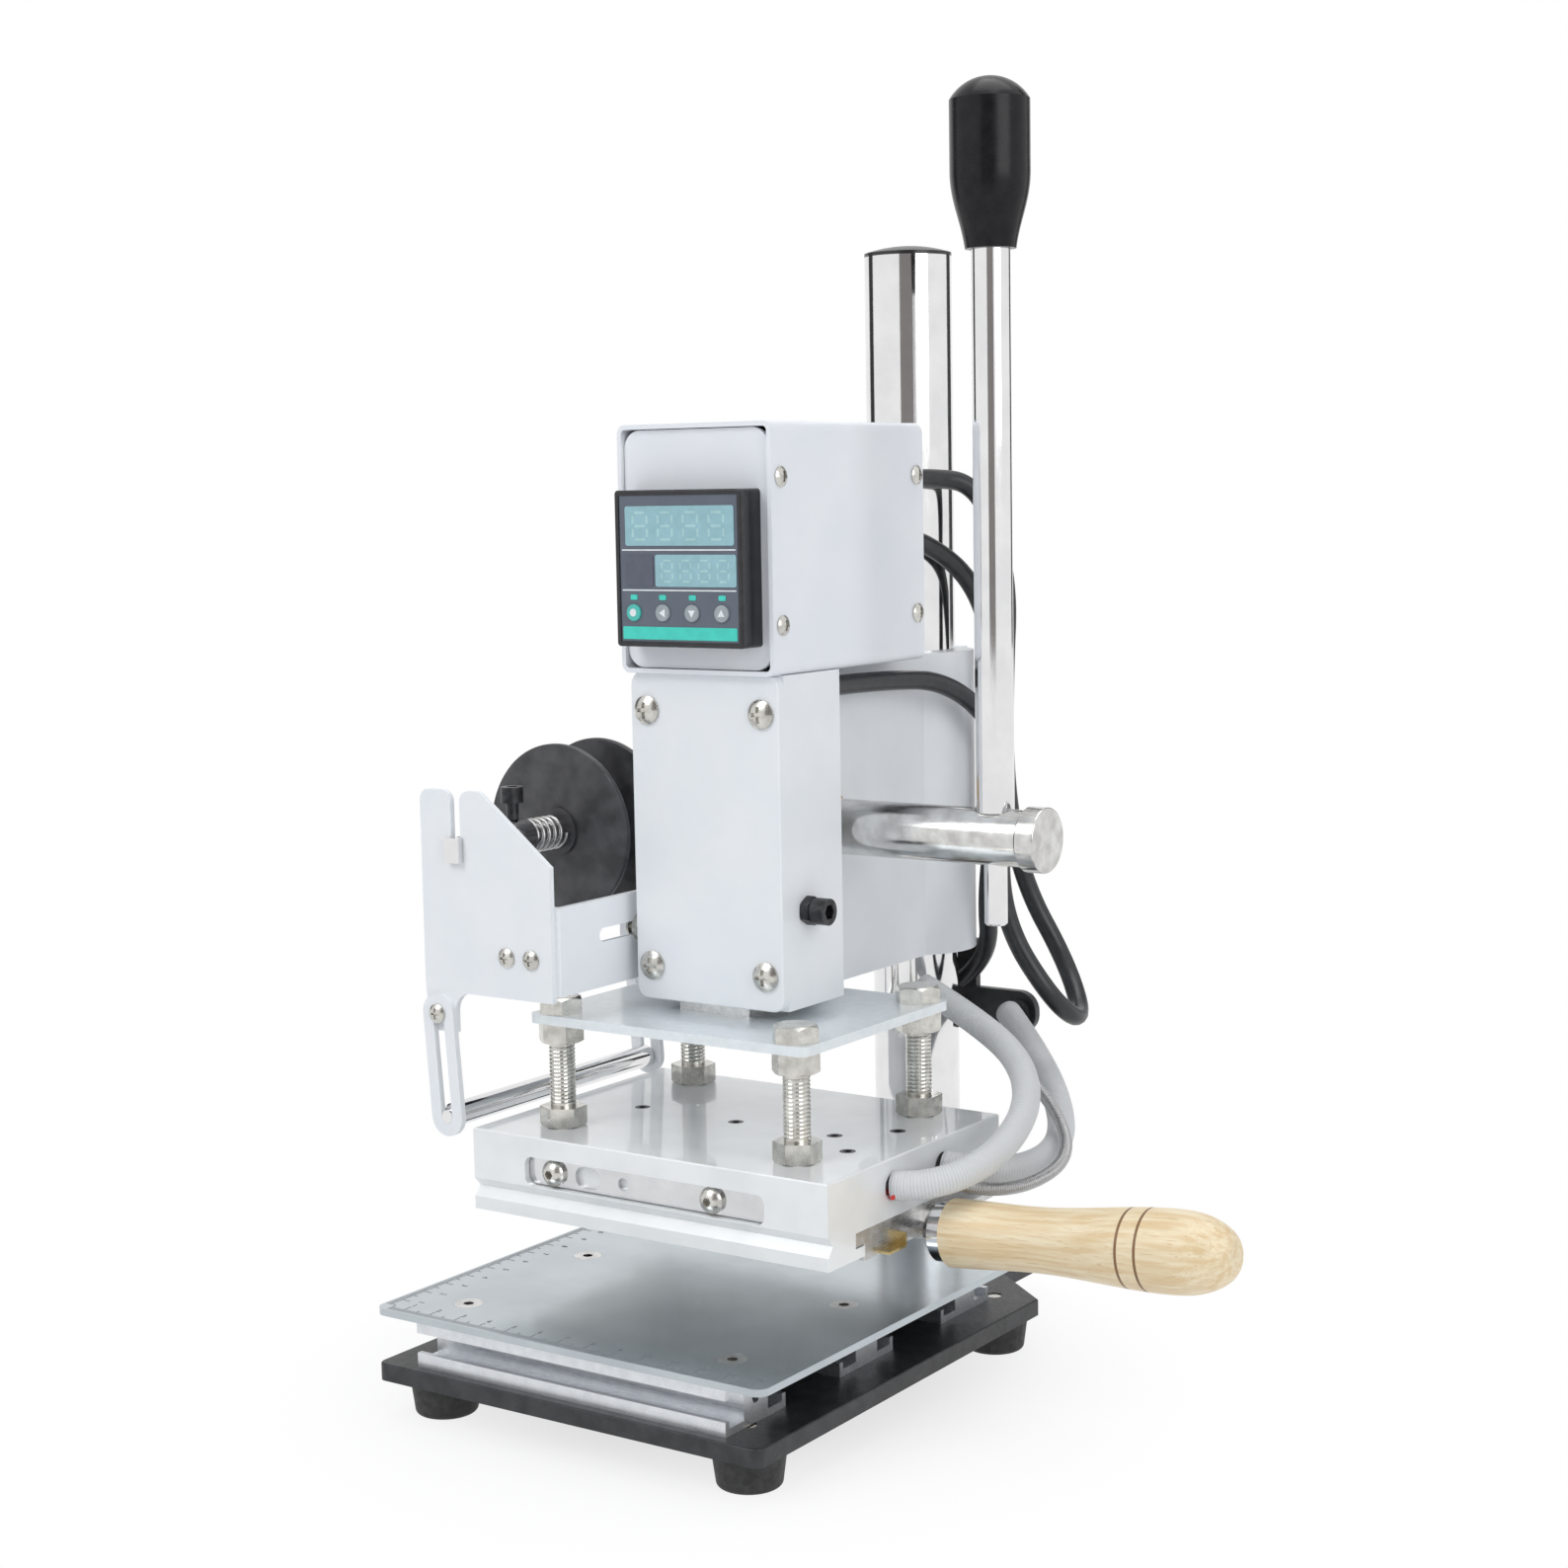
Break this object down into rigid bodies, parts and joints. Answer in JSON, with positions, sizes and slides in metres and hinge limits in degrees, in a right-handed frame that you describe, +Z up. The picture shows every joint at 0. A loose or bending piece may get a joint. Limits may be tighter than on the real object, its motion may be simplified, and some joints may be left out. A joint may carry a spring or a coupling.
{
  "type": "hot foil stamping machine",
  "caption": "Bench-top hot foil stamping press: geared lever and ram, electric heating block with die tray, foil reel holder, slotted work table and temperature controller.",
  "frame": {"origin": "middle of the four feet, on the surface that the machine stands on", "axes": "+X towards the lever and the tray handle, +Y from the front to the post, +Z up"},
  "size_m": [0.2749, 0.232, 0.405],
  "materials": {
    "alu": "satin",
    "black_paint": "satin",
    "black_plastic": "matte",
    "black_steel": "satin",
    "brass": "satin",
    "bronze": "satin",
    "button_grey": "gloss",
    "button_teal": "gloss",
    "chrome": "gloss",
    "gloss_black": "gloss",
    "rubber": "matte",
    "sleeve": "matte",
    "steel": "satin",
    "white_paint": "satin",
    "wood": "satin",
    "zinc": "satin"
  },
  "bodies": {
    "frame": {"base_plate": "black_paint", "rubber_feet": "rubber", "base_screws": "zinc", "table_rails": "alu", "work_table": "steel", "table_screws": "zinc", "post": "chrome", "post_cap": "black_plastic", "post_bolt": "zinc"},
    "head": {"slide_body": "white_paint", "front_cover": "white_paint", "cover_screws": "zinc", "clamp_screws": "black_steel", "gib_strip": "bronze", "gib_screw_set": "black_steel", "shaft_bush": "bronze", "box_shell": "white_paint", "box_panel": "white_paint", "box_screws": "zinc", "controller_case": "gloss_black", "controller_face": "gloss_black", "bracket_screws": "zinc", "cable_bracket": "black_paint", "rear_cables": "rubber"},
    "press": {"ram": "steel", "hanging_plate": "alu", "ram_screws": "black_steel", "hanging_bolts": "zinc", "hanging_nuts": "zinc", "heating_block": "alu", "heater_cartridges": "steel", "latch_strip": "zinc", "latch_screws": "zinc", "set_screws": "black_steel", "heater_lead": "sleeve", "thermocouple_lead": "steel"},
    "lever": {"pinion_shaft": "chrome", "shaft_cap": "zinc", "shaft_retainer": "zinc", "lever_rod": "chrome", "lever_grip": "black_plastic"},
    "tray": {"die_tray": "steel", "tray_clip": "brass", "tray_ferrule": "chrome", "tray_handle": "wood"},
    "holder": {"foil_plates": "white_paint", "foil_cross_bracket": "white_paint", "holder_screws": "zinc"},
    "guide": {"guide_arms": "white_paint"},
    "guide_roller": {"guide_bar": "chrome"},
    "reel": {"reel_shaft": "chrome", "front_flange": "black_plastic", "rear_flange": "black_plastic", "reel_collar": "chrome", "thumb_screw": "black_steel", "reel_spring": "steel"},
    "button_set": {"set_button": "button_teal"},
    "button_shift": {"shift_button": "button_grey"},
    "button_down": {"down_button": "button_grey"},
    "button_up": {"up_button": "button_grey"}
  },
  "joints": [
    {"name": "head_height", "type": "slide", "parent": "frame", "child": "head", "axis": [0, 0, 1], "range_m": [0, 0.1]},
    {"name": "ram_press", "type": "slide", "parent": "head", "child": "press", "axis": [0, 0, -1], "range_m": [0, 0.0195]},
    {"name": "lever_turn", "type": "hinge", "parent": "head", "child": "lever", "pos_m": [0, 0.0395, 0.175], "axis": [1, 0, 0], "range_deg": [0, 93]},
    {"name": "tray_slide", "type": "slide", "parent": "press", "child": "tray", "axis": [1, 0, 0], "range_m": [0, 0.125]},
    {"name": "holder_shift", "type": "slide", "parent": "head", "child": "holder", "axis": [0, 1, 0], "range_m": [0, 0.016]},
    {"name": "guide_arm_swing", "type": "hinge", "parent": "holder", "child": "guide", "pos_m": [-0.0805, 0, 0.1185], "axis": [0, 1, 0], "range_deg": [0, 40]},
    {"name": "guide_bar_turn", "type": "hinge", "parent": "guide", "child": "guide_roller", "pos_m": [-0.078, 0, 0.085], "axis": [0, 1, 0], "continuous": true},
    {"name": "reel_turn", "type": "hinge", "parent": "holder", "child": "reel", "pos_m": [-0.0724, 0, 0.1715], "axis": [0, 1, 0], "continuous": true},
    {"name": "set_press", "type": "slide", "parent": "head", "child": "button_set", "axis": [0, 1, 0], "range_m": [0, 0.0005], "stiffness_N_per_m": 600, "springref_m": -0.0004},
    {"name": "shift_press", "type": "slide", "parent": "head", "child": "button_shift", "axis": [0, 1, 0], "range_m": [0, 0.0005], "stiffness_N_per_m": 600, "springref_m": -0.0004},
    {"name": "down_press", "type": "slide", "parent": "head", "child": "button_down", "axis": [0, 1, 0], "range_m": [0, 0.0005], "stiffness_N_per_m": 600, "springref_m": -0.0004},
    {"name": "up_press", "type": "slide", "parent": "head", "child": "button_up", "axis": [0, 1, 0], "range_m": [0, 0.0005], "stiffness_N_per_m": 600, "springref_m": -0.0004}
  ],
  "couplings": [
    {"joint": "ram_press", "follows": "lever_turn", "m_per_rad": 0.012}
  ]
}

→ WRITTEN INSTRUCTION: Repeat the material word for word, in full.

→ FINAL ANSWER:
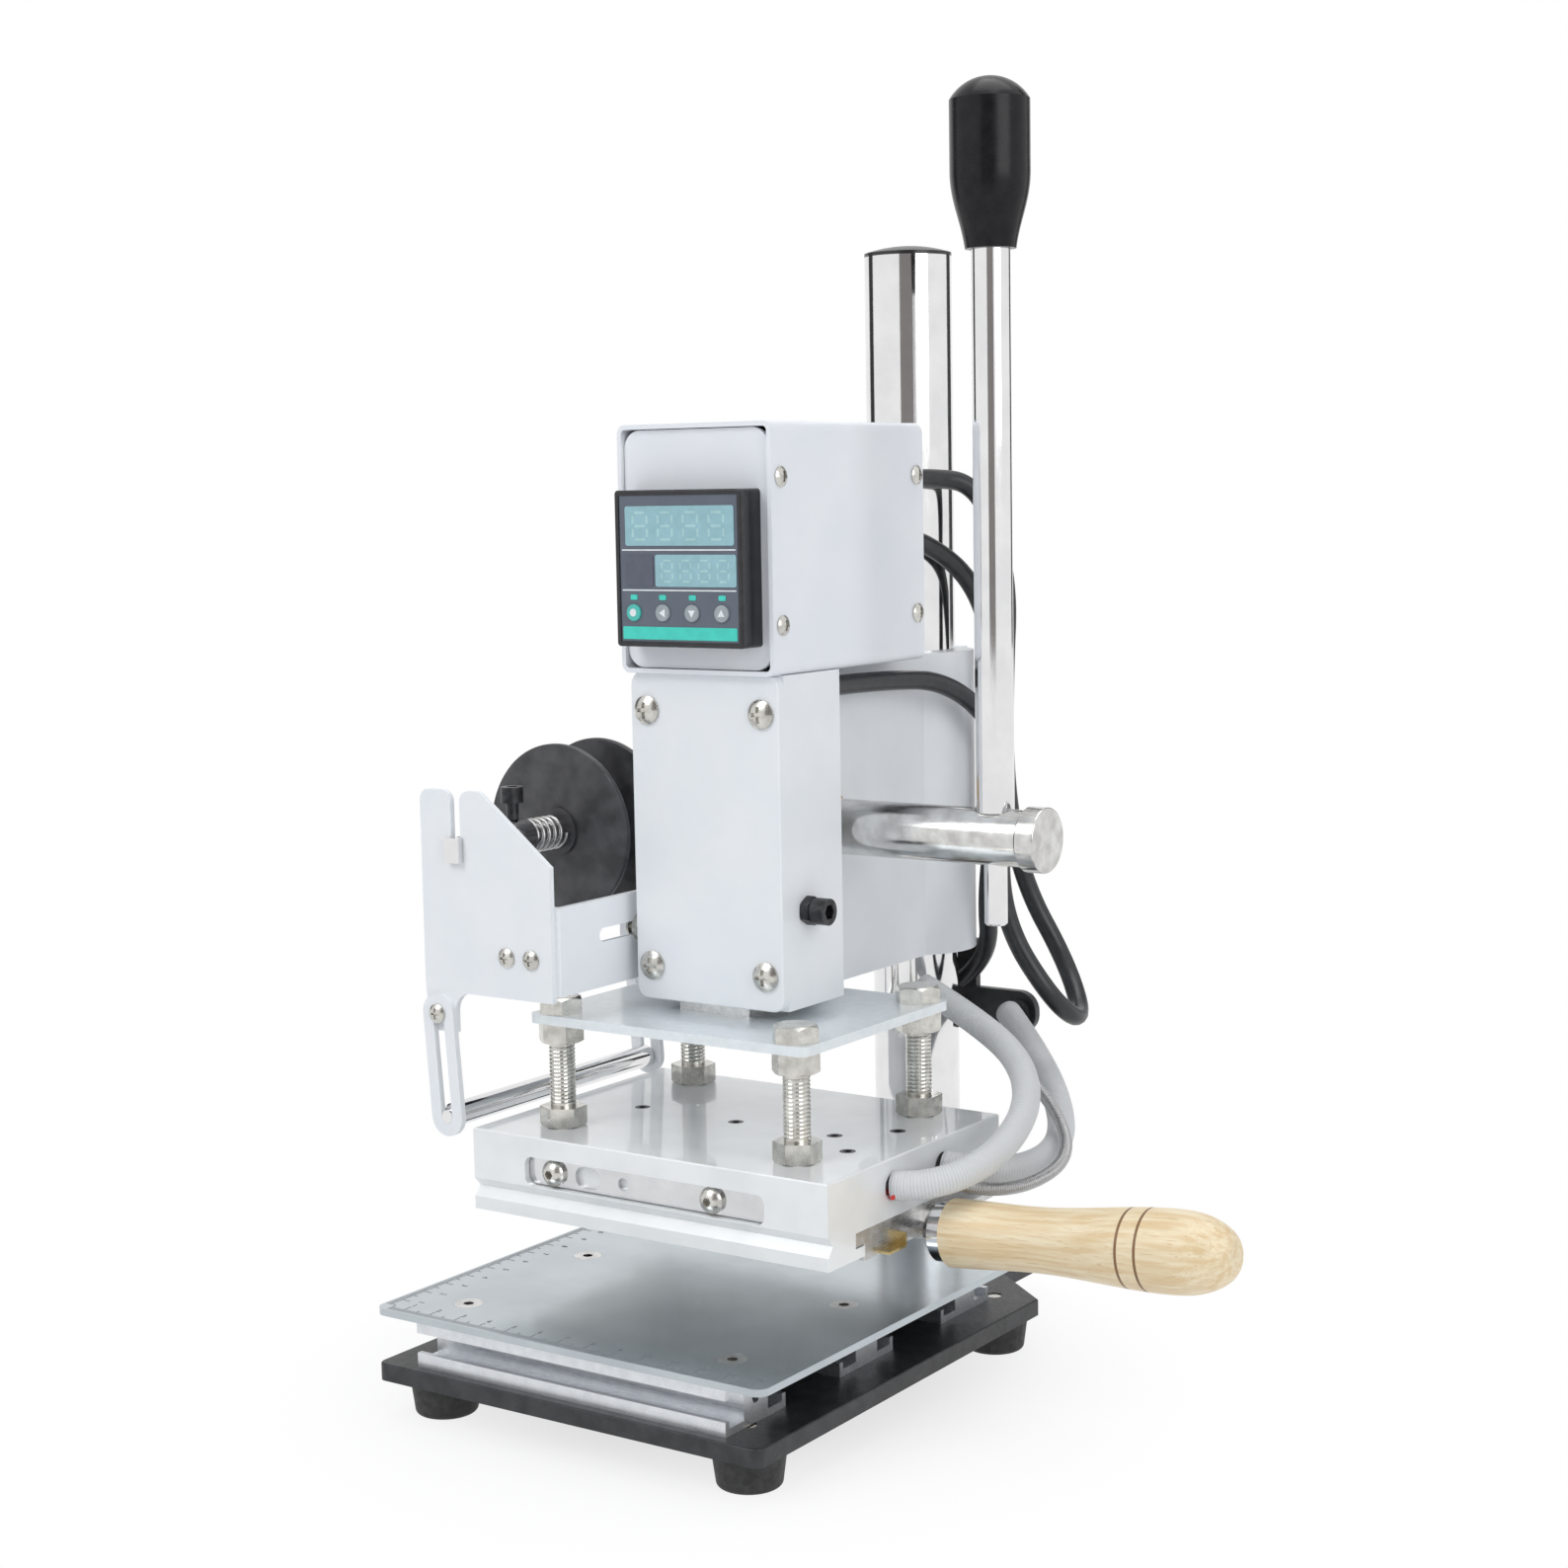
Break this object down into rigid bodies, parts and joints. Answer in JSON, with positions, sizes and slides in metres and hinge limits in degrees, in a right-handed frame that you describe, +Z up. The picture shows every joint at 0. A loose or bending piece may get a joint. Limits may be tighter than on the real object, its motion may be simplified, and some joints may be left out. A joint may carry a spring or a coupling.
{
  "type": "hot foil stamping machine",
  "caption": "Bench-top hot foil stamping press: geared lever and ram, electric heating block with die tray, foil reel holder, slotted work table and temperature controller.",
  "frame": {"origin": "middle of the four feet, on the surface that the machine stands on", "axes": "+X towards the lever and the tray handle, +Y from the front to the post, +Z up"},
  "size_m": [0.2749, 0.232, 0.405],
  "materials": {
    "alu": "satin",
    "black_paint": "satin",
    "black_plastic": "matte",
    "black_steel": "satin",
    "brass": "satin",
    "bronze": "satin",
    "button_grey": "gloss",
    "button_teal": "gloss",
    "chrome": "gloss",
    "gloss_black": "gloss",
    "rubber": "matte",
    "sleeve": "matte",
    "steel": "satin",
    "white_paint": "satin",
    "wood": "satin",
    "zinc": "satin"
  },
  "bodies": {
    "frame": {"base_plate": "black_paint", "rubber_feet": "rubber", "base_screws": "zinc", "table_rails": "alu", "work_table": "steel", "table_screws": "zinc", "post": "chrome", "post_cap": "black_plastic", "post_bolt": "zinc"},
    "head": {"slide_body": "white_paint", "front_cover": "white_paint", "cover_screws": "zinc", "clamp_screws": "black_steel", "gib_strip": "bronze", "gib_screw_set": "black_steel", "shaft_bush": "bronze", "box_shell": "white_paint", "box_panel": "white_paint", "box_screws": "zinc", "controller_case": "gloss_black", "controller_face": "gloss_black", "bracket_screws": "zinc", "cable_bracket": "black_paint", "rear_cables": "rubber"},
    "press": {"ram": "steel", "hanging_plate": "alu", "ram_screws": "black_steel", "hanging_bolts": "zinc", "hanging_nuts": "zinc", "heating_block": "alu", "heater_cartridges": "steel", "latch_strip": "zinc", "latch_screws": "zinc", "set_screws": "black_steel", "heater_lead": "sleeve", "thermocouple_lead": "steel"},
    "lever": {"pinion_shaft": "chrome", "shaft_cap": "zinc", "shaft_retainer": "zinc", "lever_rod": "chrome", "lever_grip": "black_plastic"},
    "tray": {"die_tray": "steel", "tray_clip": "brass", "tray_ferrule": "chrome", "tray_handle": "wood"},
    "holder": {"foil_plates": "white_paint", "foil_cross_bracket": "white_paint", "holder_screws": "zinc"},
    "guide": {"guide_arms": "white_paint"},
    "guide_roller": {"guide_bar": "chrome"},
    "reel": {"reel_shaft": "chrome", "front_flange": "black_plastic", "rear_flange": "black_plastic", "reel_collar": "chrome", "thumb_screw": "black_steel", "reel_spring": "steel"},
    "button_set": {"set_button": "button_teal"},
    "button_shift": {"shift_button": "button_grey"},
    "button_down": {"down_button": "button_grey"},
    "button_up": {"up_button": "button_grey"}
  },
  "joints": [
    {"name": "head_height", "type": "slide", "parent": "frame", "child": "head", "axis": [0, 0, 1], "range_m": [0, 0.1]},
    {"name": "ram_press", "type": "slide", "parent": "head", "child": "press", "axis": [0, 0, -1], "range_m": [0, 0.0195]},
    {"name": "lever_turn", "type": "hinge", "parent": "head", "child": "lever", "pos_m": [0, 0.0395, 0.175], "axis": [1, 0, 0], "range_deg": [0, 93]},
    {"name": "tray_slide", "type": "slide", "parent": "press", "child": "tray", "axis": [1, 0, 0], "range_m": [0, 0.125]},
    {"name": "holder_shift", "type": "slide", "parent": "head", "child": "holder", "axis": [0, 1, 0], "range_m": [0, 0.016]},
    {"name": "guide_arm_swing", "type": "hinge", "parent": "holder", "child": "guide", "pos_m": [-0.0805, 0, 0.1185], "axis": [0, 1, 0], "range_deg": [0, 40]},
    {"name": "guide_bar_turn", "type": "hinge", "parent": "guide", "child": "guide_roller", "pos_m": [-0.078, 0, 0.085], "axis": [0, 1, 0], "continuous": true},
    {"name": "reel_turn", "type": "hinge", "parent": "holder", "child": "reel", "pos_m": [-0.0724, 0, 0.1715], "axis": [0, 1, 0], "continuous": true},
    {"name": "set_press", "type": "slide", "parent": "head", "child": "button_set", "axis": [0, 1, 0], "range_m": [0, 0.0005], "stiffness_N_per_m": 600, "springref_m": -0.0004},
    {"name": "shift_press", "type": "slide", "parent": "head", "child": "button_shift", "axis": [0, 1, 0], "range_m": [0, 0.0005], "stiffness_N_per_m": 600, "springref_m": -0.0004},
    {"name": "down_press", "type": "slide", "parent": "head", "child": "button_down", "axis": [0, 1, 0], "range_m": [0, 0.0005], "stiffness_N_per_m": 600, "springref_m": -0.0004},
    {"name": "up_press", "type": "slide", "parent": "head", "child": "button_up", "axis": [0, 1, 0], "range_m": [0, 0.0005], "stiffness_N_per_m": 600, "springref_m": -0.0004}
  ],
  "couplings": [
    {"joint": "ram_press", "follows": "lever_turn", "m_per_rad": 0.012}
  ]
}